With say a PA28-140, it will probably never lift off…

Would agree that not a high DA performer, but the slab wing PA28 is a perfectly acceptable farm strip animal as long as conditions are not soft and no fences along the runway. In fact it is one of the reasons the Arrow II has a nice following, the slab wing being happier on shorter strips than the, arguably more aerodynamic taper wing.

Oxford (EGTK)

Dimme wrote:

f the airplane does not conform to the performance presented in the POH, then it is not airworthy. If gear down performance is not presented in the POH, then whether gear is up or down should not affect performance significantly during a takeoff/landing. If it does, then the aircraft is not airworthy.

US aircraft do not require a POH, they require an AFM, for which the GAMA standard POH satisfies the requirement. Section 2 of a GAMA standard POH lists the limitations and is approved by the FAA. For most GA aircraft, the rest of the POH is not approved by the FAA and does not determine airworthiness. My Bonanza came with an AFM that is about 15 pages of information on an 8 1/2 inch paper document. The entire AFM performance section is one page and only covers a very limited set of conditions.

§23.2620 Airplane flight manual.
The applicant must provide an Airplane Flight Manual that must be delivered with each airplane.

(a) The Airplane Flight Manual must contain the following information—
(1) Airplane operating limitations;
(2) Airplane operating procedures;
(3) Performance information;
(4) Loading information; and
(5) Other information that is necessary for safe operation because of design, operating, or handling characteristics.

(b) The following sections of the Airplane Flight Manual must be approved by the FAA in a manner specified by the administrator—
(1) For low-speed, level 1 and 2 airplanes, those portions of the Airplane Flight Manual containing the information specified in paragraph (a)(1) of this section; and
(2) For high-speed level 1 and 2 airplanes and all level 3 and 4 airplanes, those portions of the Airplane Flight Manual containing the information specified in paragraphs (a)(1) thru (a)(4) of this section.
KUZA, United States

Old aircrafts have “placards limitations planted in the cockpit” and that’s it, pilots had to make their own numbers and judgement
Placard limitations are those in TCDS limitations, these get incorporated in AFM that goes into some POH sections
No point talking about airworthiness or legality by sole reference to full POH, better call it “good POH airmanship”

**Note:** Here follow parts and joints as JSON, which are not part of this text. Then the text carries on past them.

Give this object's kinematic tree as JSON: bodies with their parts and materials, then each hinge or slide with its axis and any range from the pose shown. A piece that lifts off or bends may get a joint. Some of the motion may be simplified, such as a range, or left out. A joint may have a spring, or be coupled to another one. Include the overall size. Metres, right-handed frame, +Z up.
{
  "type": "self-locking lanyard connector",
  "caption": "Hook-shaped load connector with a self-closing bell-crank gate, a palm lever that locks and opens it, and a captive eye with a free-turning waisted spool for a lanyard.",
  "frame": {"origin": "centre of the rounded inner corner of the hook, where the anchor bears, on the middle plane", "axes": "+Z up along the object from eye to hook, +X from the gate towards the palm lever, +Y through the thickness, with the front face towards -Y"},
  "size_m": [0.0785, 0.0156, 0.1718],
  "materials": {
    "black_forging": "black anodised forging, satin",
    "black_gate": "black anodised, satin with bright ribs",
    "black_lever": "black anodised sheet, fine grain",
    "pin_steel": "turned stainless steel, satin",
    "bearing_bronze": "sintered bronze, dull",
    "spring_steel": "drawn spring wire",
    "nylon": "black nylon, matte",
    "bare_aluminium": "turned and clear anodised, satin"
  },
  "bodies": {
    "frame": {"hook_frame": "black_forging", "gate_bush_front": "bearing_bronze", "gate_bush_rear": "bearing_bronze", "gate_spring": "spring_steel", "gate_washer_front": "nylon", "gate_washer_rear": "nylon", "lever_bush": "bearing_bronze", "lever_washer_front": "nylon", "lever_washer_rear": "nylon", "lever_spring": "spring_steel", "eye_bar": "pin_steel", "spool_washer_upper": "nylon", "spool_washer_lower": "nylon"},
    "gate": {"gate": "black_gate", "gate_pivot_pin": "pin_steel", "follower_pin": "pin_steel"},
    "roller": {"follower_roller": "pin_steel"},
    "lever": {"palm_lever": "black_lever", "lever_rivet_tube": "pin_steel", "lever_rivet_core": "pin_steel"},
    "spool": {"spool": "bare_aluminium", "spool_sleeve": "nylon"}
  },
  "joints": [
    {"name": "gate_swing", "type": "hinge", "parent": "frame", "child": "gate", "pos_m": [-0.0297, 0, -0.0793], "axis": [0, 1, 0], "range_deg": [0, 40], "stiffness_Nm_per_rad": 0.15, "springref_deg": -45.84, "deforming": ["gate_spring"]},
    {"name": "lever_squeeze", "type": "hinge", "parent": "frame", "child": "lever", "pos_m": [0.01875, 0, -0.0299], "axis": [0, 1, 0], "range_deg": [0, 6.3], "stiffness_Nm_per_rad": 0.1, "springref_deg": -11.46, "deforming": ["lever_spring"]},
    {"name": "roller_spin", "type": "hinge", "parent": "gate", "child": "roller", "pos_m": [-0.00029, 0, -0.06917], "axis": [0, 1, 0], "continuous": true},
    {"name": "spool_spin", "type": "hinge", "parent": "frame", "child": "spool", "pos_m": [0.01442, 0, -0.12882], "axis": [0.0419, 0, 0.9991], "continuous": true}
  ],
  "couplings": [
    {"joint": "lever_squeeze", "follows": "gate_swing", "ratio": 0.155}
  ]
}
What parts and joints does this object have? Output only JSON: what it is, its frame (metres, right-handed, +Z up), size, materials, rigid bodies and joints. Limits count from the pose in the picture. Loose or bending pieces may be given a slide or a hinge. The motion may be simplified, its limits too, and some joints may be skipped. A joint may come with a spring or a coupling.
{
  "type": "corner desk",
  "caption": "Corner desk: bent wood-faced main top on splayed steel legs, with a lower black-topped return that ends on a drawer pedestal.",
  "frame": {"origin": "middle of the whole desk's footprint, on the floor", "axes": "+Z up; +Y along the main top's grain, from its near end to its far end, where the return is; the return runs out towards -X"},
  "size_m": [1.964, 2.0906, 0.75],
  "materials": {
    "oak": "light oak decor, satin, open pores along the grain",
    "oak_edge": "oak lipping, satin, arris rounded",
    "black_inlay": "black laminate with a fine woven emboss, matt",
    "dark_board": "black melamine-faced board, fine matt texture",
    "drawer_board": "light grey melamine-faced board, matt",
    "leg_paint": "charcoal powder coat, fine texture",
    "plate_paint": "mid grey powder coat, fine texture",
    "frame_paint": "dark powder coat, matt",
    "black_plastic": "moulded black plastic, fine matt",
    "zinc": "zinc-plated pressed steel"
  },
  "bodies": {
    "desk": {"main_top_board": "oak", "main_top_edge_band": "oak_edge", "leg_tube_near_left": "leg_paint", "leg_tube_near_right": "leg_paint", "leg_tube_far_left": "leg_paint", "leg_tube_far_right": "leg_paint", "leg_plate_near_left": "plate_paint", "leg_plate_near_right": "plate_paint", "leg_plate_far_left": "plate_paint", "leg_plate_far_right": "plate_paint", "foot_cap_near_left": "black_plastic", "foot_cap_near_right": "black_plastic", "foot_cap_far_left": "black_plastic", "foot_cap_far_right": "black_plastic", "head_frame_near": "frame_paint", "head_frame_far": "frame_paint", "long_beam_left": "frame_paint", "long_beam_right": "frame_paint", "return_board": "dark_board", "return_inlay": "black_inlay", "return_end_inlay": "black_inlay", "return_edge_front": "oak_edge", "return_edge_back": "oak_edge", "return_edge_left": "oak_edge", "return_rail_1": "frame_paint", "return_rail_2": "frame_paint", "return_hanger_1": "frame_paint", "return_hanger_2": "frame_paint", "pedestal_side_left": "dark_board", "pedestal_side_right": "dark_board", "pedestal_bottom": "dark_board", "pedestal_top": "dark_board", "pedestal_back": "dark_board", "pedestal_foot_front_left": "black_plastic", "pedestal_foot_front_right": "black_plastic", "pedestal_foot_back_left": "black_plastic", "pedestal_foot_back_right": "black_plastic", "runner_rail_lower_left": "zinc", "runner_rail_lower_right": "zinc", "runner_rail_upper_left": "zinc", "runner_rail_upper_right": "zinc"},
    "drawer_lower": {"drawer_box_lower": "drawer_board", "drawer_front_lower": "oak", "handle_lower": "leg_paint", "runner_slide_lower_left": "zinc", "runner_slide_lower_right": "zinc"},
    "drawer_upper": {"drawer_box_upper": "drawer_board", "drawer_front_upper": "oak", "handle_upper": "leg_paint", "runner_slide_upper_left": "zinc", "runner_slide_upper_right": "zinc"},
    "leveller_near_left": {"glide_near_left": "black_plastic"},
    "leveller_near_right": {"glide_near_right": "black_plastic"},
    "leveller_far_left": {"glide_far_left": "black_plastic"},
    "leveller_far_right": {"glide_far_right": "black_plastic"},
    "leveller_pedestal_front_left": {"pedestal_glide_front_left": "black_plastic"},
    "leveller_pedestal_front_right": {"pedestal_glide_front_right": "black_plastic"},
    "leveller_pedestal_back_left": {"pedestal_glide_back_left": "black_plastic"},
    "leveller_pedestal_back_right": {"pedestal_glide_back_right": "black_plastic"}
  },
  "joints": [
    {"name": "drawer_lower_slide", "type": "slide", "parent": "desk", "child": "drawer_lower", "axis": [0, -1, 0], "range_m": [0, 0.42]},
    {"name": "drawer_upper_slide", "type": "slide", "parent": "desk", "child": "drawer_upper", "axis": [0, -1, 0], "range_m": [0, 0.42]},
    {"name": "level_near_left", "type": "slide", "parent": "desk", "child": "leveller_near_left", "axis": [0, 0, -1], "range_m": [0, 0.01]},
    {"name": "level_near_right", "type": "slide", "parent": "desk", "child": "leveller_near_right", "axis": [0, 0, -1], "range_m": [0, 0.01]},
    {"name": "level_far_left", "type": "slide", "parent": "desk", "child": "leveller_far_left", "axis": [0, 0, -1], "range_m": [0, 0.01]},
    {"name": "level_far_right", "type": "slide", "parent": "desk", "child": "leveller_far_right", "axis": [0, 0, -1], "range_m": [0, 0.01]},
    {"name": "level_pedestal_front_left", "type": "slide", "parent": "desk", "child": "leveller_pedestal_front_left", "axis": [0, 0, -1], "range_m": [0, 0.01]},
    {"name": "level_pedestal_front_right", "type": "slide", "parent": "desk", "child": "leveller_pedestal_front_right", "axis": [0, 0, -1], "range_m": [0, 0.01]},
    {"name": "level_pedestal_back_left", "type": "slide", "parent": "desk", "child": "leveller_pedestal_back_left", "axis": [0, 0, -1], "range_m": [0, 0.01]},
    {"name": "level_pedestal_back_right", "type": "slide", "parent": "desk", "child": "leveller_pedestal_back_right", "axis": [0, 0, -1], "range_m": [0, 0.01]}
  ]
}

If one is going to wet long grass in an IFR tourer, take the biggest ground roll in POH and multiply by 5 and see if that works, if one is going to a dry tarmac with no obstruction, take the lowest POH number and see if you can beat it by a factor of 2

Last Edited by Ibra at 16 Sep 12:48
ESSEX, United Kingdom

What would it take to make a TB20 not get off a tarmac runway (assuming infinitely long)?

Administrator
Shoreham EGKA, United Kingdom

Peter wrote:

What would it take to make a TB20 not get off a tarmac runway (assuming infinitely long)?

Field elevation inxs of 8k ft and OAT inxs of 30C.

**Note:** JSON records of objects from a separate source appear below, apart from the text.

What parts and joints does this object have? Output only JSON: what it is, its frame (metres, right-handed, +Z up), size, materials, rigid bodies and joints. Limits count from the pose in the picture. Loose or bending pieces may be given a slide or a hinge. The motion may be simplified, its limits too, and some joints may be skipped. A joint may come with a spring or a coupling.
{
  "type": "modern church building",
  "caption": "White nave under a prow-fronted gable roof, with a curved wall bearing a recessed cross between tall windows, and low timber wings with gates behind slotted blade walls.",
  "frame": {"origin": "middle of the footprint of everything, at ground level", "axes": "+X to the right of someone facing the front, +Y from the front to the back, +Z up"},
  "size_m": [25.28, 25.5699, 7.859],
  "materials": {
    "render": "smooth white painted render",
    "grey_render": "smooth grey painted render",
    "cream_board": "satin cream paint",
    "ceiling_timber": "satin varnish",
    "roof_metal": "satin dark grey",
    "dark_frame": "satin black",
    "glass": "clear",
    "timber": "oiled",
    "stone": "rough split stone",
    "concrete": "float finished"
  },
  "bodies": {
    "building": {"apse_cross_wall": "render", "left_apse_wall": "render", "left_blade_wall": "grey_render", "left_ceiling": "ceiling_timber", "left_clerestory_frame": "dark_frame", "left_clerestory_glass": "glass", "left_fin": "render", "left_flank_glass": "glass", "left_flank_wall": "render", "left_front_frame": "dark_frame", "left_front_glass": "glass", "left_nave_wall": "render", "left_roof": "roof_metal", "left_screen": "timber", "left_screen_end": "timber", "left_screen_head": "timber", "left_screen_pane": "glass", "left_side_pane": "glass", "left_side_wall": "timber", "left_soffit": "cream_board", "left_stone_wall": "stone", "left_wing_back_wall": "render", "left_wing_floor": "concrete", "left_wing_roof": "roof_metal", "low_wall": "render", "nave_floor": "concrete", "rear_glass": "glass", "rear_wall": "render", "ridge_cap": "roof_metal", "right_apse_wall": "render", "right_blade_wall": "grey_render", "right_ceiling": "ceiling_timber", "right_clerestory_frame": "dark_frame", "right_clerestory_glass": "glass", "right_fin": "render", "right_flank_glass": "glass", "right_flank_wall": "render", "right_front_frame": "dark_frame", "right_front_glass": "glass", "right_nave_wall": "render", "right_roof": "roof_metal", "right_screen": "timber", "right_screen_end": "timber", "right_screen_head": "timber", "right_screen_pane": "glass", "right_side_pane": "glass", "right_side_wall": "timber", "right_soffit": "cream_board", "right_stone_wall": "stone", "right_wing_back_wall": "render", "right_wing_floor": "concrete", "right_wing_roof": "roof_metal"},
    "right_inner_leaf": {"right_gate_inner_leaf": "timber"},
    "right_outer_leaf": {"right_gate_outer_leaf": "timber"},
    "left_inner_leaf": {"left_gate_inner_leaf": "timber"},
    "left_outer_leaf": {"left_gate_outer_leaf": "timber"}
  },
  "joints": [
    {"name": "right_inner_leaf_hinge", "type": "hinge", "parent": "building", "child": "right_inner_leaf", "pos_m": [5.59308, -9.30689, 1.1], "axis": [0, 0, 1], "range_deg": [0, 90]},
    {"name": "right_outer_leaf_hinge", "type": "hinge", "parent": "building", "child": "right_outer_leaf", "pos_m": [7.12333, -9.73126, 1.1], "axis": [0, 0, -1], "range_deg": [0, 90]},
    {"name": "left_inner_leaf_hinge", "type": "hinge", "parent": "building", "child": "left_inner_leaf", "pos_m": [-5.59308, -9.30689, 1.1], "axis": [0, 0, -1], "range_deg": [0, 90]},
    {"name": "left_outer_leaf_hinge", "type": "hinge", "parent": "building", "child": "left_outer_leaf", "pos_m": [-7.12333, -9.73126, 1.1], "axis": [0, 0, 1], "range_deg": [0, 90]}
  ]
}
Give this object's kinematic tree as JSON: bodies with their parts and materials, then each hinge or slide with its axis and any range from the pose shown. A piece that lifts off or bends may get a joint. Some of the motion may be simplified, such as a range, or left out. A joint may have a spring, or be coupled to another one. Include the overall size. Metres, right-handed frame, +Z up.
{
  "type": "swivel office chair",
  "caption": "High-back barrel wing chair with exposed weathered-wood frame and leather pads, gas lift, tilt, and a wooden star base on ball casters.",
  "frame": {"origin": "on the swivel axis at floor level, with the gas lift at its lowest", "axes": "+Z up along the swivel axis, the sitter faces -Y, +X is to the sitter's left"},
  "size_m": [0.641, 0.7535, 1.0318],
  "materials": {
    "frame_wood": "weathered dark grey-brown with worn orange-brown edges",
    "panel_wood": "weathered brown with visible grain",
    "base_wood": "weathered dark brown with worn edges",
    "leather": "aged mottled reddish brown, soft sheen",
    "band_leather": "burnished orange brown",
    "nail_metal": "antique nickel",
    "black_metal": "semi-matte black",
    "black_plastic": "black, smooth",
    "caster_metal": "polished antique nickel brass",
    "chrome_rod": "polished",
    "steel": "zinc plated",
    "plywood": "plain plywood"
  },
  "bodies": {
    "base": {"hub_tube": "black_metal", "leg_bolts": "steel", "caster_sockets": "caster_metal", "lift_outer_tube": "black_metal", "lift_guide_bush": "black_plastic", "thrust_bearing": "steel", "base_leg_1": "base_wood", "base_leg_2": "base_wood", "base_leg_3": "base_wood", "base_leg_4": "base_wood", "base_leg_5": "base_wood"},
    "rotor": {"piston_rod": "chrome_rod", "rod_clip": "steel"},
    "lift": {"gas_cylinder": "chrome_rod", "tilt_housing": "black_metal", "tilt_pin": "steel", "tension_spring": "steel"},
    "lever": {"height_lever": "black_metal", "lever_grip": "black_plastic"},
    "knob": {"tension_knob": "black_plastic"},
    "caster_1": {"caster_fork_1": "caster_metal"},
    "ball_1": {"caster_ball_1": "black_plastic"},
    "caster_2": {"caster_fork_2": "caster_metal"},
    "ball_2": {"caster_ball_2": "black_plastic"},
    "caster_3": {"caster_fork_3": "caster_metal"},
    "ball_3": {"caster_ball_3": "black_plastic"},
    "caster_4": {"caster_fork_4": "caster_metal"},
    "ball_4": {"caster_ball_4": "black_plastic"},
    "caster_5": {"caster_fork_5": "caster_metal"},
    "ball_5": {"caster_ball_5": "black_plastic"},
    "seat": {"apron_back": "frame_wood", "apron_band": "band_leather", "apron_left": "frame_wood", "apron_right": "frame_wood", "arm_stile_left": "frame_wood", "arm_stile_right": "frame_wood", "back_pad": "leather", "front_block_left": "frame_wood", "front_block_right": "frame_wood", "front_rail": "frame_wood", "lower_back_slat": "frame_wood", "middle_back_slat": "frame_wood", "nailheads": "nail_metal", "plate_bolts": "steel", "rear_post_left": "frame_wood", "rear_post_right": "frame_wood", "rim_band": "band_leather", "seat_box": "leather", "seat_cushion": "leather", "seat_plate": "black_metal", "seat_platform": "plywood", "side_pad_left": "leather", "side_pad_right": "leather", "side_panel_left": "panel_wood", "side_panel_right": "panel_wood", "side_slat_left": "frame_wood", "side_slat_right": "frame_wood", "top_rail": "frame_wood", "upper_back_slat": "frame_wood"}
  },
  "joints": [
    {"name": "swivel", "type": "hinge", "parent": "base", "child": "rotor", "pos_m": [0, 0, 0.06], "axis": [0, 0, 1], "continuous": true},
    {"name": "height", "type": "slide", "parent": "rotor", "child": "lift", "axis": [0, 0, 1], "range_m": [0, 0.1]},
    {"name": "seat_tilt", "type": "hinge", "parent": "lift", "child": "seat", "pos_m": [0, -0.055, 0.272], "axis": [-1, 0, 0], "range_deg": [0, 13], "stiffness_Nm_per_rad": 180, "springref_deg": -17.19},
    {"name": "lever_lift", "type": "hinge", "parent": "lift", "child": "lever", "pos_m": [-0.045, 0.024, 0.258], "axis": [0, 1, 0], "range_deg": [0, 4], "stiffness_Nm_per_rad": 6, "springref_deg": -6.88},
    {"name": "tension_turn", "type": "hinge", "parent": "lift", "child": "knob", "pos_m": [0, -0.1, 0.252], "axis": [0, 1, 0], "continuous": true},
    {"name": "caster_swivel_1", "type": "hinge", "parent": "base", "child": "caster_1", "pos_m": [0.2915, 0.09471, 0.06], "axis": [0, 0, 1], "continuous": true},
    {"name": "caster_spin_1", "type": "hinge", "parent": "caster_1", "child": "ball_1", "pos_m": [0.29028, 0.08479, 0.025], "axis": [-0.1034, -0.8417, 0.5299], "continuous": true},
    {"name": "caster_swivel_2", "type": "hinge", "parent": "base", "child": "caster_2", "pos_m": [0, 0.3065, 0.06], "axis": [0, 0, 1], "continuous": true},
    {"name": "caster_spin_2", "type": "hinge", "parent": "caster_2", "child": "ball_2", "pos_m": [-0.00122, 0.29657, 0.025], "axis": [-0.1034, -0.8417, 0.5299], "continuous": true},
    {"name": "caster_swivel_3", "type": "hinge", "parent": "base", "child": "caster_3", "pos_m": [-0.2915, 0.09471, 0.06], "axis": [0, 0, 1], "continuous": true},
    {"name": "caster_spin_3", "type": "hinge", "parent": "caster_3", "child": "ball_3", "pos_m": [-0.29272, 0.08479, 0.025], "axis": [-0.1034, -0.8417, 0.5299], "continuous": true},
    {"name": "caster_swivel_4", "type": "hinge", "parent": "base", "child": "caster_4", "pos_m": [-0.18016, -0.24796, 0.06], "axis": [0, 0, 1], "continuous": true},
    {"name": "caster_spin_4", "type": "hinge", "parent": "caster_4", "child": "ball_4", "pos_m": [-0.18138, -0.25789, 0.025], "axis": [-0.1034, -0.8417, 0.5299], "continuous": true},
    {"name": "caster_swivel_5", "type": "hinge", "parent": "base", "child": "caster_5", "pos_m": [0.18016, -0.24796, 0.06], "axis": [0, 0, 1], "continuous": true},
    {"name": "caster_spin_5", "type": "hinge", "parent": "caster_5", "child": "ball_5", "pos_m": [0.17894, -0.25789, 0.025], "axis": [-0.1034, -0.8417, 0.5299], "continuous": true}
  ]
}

In the real world taking ff from Big Bear (L35, FE 6752ft, TORA 5850ft) on a really hot day you would probably make it, but the cows at the end of the rwy might get quite big in the windshield ;-)

172driver wrote:

In the real world taking ff from Big Bear (L35, FE 6752ft, TORA 5850ft) on a really hot day you would probably make it, but the cows at the end of the rwy might get quite big in the windshield ;-)

Been there, done that. Given the relative power required to fly versus roll (assuming a paved runways) it is not so much the length of the takeoff roll that matters as what happens once you are airborne. In this case it’s fortunate that there is a large flat lake at the west end of the runway.